EXERCISE GOAL:
Find the string "between" in the records. Copy every line it appears in.

begin RECORDS SUPPLIED

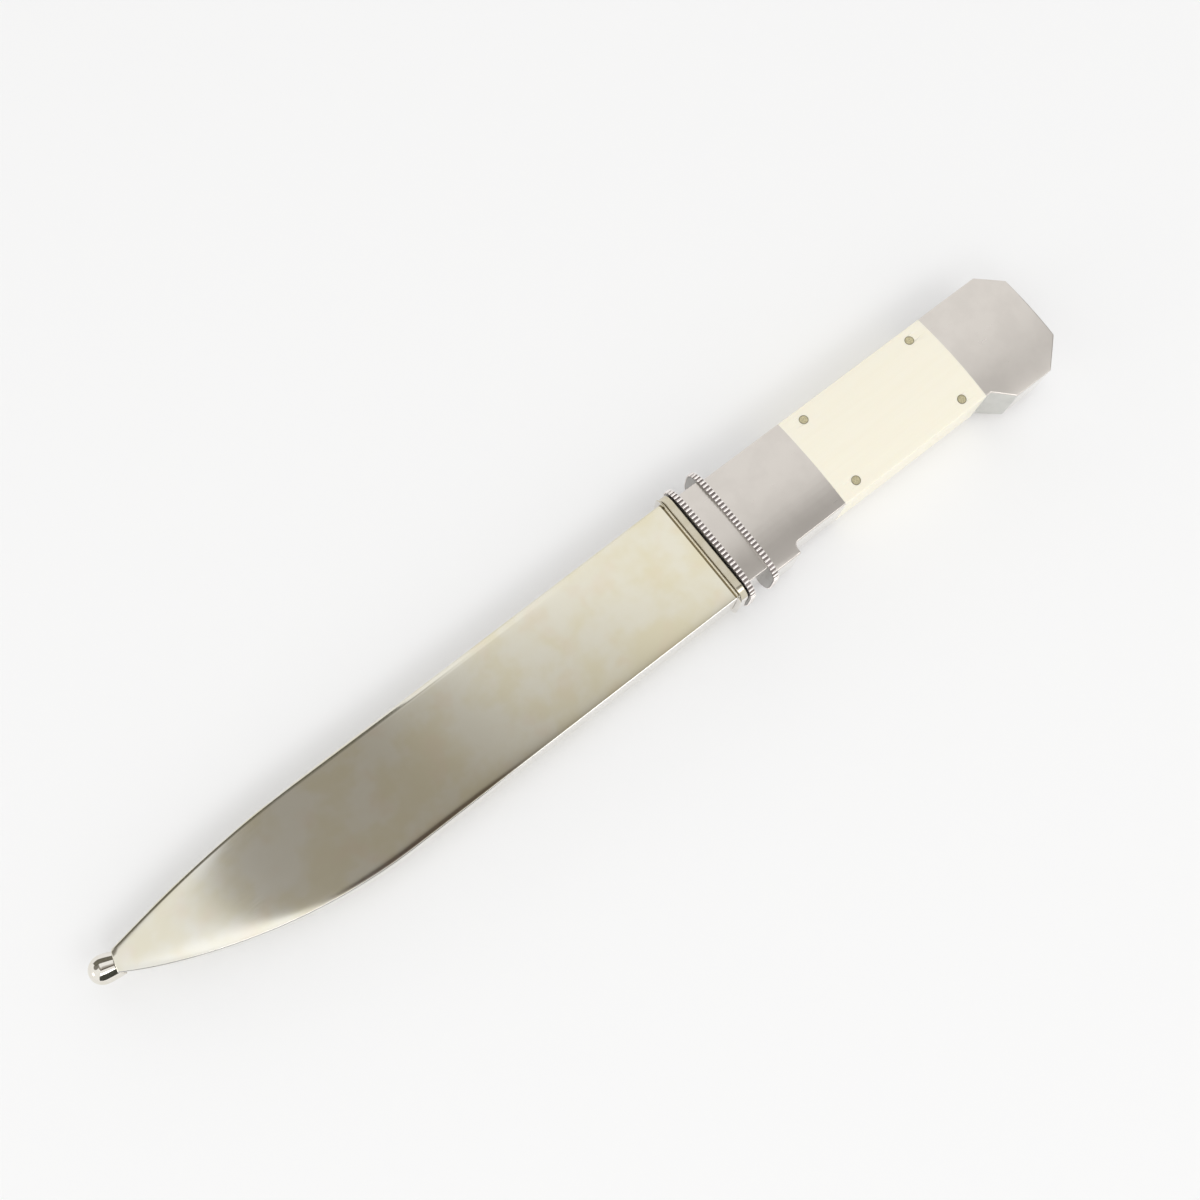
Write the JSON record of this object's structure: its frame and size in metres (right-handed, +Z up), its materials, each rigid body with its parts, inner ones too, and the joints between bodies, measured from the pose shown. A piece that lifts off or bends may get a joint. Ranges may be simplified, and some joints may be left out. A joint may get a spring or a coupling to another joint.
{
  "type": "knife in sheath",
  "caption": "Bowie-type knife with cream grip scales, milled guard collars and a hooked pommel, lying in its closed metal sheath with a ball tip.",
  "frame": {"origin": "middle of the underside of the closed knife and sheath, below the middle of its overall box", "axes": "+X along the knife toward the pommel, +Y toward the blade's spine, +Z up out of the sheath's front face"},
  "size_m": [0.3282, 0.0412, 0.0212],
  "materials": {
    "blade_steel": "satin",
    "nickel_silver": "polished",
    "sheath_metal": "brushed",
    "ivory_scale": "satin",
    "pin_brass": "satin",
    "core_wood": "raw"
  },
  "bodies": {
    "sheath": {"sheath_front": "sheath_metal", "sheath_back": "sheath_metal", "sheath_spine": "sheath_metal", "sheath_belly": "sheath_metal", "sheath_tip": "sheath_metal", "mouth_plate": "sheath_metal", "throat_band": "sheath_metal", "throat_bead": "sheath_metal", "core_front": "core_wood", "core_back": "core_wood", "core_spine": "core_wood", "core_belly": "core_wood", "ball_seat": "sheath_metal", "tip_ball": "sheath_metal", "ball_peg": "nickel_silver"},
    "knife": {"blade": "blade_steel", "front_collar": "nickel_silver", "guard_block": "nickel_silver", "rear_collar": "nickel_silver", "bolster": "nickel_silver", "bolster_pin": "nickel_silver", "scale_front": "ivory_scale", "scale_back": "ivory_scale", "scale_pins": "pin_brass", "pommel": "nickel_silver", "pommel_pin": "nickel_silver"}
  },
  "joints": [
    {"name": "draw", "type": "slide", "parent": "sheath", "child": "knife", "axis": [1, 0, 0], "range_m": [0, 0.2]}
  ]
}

end RECORDS SUPPLIED
begin RECORDS SUPPLIED

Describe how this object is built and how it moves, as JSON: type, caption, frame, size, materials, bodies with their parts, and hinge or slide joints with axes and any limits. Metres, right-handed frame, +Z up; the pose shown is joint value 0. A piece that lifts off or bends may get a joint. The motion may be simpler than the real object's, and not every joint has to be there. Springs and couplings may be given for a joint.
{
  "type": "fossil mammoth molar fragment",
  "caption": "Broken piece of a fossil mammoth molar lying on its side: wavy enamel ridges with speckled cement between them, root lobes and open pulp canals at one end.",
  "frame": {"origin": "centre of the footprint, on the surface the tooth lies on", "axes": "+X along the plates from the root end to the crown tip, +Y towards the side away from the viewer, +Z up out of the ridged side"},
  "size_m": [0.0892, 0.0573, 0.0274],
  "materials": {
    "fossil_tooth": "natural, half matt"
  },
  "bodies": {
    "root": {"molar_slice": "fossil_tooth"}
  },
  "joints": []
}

end RECORDS SUPPLIED
begin RECORDS SUPPLIED

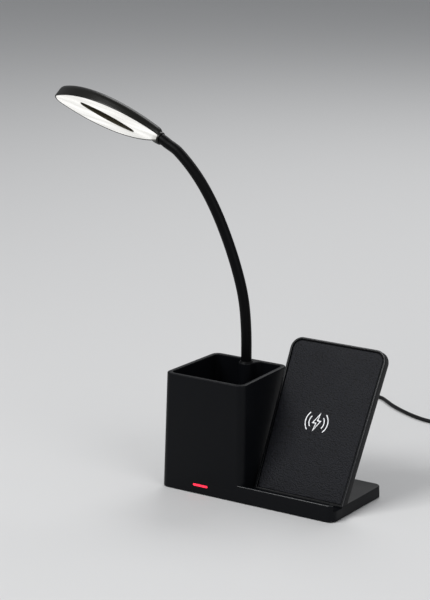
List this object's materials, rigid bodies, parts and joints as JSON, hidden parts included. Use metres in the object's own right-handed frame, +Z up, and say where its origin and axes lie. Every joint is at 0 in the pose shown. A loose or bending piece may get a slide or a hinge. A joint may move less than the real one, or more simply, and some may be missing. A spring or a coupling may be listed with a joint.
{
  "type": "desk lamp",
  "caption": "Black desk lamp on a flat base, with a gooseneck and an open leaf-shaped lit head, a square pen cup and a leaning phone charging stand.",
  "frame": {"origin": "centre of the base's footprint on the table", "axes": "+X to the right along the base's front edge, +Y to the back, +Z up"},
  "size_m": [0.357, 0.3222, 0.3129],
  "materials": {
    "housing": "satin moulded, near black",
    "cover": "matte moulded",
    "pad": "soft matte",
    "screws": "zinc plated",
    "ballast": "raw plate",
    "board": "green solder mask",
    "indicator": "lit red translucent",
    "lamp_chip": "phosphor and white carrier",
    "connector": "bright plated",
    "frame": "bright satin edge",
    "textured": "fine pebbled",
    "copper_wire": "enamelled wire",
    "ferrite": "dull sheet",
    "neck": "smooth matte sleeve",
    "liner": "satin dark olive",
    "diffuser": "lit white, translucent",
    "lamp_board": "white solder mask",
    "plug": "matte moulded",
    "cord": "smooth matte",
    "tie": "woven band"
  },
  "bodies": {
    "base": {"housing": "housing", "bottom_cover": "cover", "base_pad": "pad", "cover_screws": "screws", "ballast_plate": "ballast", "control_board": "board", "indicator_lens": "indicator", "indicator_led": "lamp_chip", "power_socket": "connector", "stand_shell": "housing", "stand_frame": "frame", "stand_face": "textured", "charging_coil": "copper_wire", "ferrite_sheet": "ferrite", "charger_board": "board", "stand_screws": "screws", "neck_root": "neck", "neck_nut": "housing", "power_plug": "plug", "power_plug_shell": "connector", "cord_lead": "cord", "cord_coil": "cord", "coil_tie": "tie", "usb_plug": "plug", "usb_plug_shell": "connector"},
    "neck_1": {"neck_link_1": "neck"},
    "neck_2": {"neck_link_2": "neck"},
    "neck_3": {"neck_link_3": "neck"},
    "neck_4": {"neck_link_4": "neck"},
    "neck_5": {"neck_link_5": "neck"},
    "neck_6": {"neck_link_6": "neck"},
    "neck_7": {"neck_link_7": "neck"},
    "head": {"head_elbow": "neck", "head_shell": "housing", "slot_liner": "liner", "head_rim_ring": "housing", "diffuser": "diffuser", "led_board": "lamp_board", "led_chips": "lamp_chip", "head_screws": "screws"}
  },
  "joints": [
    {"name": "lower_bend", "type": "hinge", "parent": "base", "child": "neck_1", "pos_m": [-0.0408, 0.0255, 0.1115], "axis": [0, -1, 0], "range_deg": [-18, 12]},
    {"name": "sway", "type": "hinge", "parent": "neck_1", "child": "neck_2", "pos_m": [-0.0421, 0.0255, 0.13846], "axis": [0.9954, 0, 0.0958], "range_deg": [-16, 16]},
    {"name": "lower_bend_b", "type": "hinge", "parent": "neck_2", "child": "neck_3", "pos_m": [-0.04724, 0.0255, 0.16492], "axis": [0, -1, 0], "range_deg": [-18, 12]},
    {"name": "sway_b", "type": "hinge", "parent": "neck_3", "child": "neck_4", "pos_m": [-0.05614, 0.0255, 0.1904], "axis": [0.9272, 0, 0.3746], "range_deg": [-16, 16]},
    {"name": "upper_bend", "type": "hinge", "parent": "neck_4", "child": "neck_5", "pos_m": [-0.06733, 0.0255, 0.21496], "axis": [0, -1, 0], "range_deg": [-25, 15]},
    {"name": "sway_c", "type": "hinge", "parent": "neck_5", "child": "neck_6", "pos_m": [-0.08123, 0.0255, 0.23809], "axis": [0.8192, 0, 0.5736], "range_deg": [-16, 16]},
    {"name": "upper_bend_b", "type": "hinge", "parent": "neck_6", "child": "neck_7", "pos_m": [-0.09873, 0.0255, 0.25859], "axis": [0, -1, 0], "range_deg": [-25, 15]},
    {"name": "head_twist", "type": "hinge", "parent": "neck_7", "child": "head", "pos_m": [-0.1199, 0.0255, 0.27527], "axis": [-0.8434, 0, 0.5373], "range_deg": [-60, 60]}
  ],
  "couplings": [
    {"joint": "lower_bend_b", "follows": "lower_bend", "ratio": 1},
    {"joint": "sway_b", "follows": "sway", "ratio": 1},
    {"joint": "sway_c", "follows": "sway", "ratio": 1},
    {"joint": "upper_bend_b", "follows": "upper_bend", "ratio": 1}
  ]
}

end RECORDS SUPPLIED

EXERCISE OUTPUT:
Write the JSON record of this object's structure: its frame and size in metres (right-handed, +Z up), its materials, each rigid body with its parts, inner ones too, and the joints between bodies, measured from the pose shown. A piece that lifts off or bends may get a joint. Ranges may be simplified, and some joints may be left out. A joint may get a spring or a coupling to another joint.
  "caption": "Broken piece of a fossil mammoth molar lying on its side: wavy enamel ridges with speckled cement between them, root lobes and open pulp canals at one end.",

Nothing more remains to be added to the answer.